Stored dataset items:

## Start

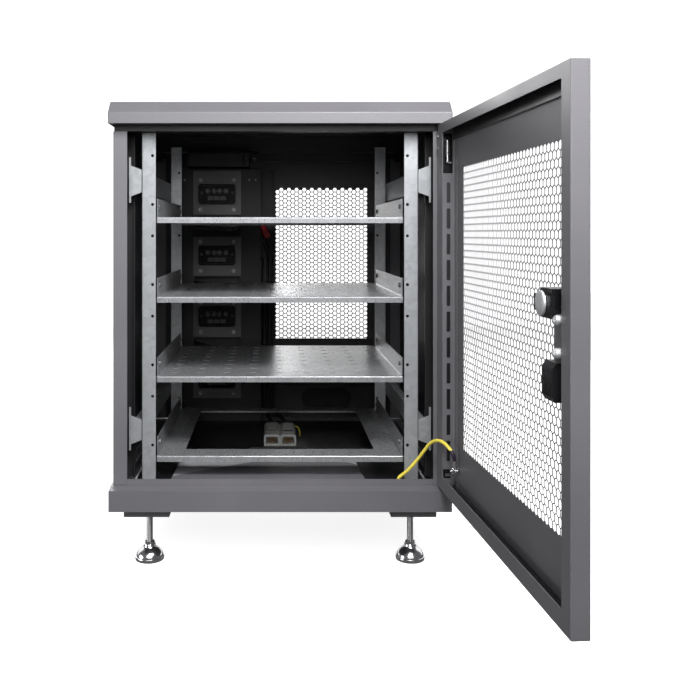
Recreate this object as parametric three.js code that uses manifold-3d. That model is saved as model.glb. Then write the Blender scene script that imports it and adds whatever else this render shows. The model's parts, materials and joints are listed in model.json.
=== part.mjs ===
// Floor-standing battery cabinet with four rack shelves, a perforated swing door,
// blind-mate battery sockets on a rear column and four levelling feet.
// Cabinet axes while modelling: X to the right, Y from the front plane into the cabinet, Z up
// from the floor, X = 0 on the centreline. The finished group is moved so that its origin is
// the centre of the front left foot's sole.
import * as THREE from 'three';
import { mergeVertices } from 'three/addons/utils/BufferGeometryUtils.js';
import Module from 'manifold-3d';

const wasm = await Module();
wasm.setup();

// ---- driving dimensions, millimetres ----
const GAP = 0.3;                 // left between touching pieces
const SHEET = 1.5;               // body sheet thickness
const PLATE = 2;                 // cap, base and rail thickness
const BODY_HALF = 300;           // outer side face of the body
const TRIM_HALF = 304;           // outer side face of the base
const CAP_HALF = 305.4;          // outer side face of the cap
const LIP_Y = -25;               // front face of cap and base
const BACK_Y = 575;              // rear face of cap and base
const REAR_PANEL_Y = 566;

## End
## Start

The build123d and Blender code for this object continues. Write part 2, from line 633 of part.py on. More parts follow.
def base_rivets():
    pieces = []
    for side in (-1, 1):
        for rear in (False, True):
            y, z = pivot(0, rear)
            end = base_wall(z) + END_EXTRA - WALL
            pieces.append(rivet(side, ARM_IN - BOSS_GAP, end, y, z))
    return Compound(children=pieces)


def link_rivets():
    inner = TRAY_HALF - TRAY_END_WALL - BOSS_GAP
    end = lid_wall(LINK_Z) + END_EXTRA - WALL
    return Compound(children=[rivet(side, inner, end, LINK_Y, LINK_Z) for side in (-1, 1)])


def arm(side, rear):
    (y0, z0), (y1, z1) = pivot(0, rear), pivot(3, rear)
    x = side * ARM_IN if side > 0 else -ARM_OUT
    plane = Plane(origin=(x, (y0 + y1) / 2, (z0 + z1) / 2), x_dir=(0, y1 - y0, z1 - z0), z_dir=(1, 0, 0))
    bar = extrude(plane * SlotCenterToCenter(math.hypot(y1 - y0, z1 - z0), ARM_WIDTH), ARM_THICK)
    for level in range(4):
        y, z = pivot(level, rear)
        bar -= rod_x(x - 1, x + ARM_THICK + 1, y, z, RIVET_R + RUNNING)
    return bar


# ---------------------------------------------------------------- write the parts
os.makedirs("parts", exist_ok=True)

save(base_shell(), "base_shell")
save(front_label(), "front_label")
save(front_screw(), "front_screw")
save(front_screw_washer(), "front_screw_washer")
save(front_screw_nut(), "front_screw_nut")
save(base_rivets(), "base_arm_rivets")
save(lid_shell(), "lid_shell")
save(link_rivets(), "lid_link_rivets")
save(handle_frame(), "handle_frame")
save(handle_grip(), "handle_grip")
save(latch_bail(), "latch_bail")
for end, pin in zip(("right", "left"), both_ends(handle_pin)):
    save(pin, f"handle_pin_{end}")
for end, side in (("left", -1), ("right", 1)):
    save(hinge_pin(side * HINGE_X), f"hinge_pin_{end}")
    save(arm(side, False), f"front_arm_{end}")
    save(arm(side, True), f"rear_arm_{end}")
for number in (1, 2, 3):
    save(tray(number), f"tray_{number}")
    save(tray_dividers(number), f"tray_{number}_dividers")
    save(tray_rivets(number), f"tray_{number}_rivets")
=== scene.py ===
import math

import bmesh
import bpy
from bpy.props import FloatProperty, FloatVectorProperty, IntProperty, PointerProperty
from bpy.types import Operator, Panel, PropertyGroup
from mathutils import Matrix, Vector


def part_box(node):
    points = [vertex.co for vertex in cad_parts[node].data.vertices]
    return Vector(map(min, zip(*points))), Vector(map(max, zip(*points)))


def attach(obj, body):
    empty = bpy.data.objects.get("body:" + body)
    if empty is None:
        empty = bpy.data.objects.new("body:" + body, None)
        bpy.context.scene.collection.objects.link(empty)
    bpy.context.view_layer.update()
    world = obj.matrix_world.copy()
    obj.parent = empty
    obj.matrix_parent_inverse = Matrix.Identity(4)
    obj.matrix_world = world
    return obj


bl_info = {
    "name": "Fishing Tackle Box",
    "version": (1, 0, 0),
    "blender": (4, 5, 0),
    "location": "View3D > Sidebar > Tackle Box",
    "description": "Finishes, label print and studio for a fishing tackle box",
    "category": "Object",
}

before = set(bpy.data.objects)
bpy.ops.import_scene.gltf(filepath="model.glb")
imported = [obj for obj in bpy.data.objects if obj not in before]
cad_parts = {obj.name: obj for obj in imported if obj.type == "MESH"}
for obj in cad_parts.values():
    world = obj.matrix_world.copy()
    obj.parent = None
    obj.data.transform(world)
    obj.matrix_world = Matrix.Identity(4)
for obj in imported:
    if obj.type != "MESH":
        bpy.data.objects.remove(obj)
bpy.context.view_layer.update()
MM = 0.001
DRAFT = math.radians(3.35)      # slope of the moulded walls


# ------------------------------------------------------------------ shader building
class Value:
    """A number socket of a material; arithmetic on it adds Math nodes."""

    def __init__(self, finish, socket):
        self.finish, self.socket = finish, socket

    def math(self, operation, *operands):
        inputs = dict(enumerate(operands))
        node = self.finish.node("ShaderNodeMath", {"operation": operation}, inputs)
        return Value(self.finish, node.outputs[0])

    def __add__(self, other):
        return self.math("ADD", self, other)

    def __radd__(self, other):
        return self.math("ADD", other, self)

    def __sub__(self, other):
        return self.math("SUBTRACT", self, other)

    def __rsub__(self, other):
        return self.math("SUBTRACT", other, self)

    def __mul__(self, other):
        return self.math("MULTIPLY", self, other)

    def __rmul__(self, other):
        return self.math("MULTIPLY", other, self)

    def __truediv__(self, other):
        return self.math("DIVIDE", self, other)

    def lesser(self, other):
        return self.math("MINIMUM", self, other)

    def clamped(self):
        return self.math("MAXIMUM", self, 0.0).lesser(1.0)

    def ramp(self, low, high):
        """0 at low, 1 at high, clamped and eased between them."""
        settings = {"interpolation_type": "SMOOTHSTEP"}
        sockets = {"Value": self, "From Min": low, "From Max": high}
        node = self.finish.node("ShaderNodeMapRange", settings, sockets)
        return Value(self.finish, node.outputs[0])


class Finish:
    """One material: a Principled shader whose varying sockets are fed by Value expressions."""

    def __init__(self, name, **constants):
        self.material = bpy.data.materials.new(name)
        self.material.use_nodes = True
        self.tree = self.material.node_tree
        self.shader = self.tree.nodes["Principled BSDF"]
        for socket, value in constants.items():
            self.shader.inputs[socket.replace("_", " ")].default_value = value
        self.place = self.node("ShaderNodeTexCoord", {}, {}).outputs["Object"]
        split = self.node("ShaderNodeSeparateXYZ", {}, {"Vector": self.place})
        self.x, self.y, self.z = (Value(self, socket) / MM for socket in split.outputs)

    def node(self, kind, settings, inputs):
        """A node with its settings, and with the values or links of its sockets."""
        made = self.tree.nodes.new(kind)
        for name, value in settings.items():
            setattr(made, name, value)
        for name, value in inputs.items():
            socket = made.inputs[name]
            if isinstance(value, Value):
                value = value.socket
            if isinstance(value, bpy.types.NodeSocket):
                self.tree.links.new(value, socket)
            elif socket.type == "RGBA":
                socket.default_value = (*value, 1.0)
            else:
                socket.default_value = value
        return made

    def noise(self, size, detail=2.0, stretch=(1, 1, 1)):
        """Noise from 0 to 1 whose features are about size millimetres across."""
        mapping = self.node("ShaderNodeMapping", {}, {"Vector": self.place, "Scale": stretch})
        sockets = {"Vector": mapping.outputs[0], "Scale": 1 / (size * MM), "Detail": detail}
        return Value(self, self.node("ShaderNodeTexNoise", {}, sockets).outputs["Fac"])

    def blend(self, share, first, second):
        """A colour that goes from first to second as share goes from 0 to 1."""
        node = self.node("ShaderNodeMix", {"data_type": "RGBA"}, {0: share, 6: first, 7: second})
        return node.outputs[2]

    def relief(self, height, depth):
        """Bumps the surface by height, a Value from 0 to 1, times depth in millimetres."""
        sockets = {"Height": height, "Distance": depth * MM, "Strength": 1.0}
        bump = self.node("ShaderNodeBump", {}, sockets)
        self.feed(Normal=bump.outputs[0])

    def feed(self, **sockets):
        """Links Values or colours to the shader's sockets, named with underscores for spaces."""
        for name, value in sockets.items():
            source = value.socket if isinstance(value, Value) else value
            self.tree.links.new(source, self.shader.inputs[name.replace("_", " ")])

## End

> [Goal] Begin at the line that has "for end, side", stop after the line that has "bpy.context.scene.collection.objects.link(empty)", and repeat exactly those lines, nothing more.

> [Solution below]
for end, side in (("left", -1), ("right", 1)):
    save(hinge_pin(side * HINGE_X), f"hinge_pin_{end}")
    save(arm(side, False), f"front_arm_{end}")
    save(arm(side, True), f"rear_arm_{end}")
for number in (1, 2, 3):
    save(tray(number), f"tray_{number}")
    save(tray_dividers(number), f"tray_{number}_dividers")
    save(tray_rivets(number), f"tray_{number}_rivets")
=== scene.py ===
import math

import bmesh
import bpy
from bpy.props import FloatProperty, FloatVectorProperty, IntProperty, PointerProperty
from bpy.types import Operator, Panel, PropertyGroup
from mathutils import Matrix, Vector


def part_box(node):
    points = [vertex.co for vertex in cad_parts[node].data.vertices]
    return Vector(map(min, zip(*points))), Vector(map(max, zip(*points)))


def attach(obj, body):
    empty = bpy.data.objects.get("body:" + body)
    if empty is None:
        empty = bpy.data.objects.new("body:" + body, None)
        bpy.context.scene.collection.objects.link(empty)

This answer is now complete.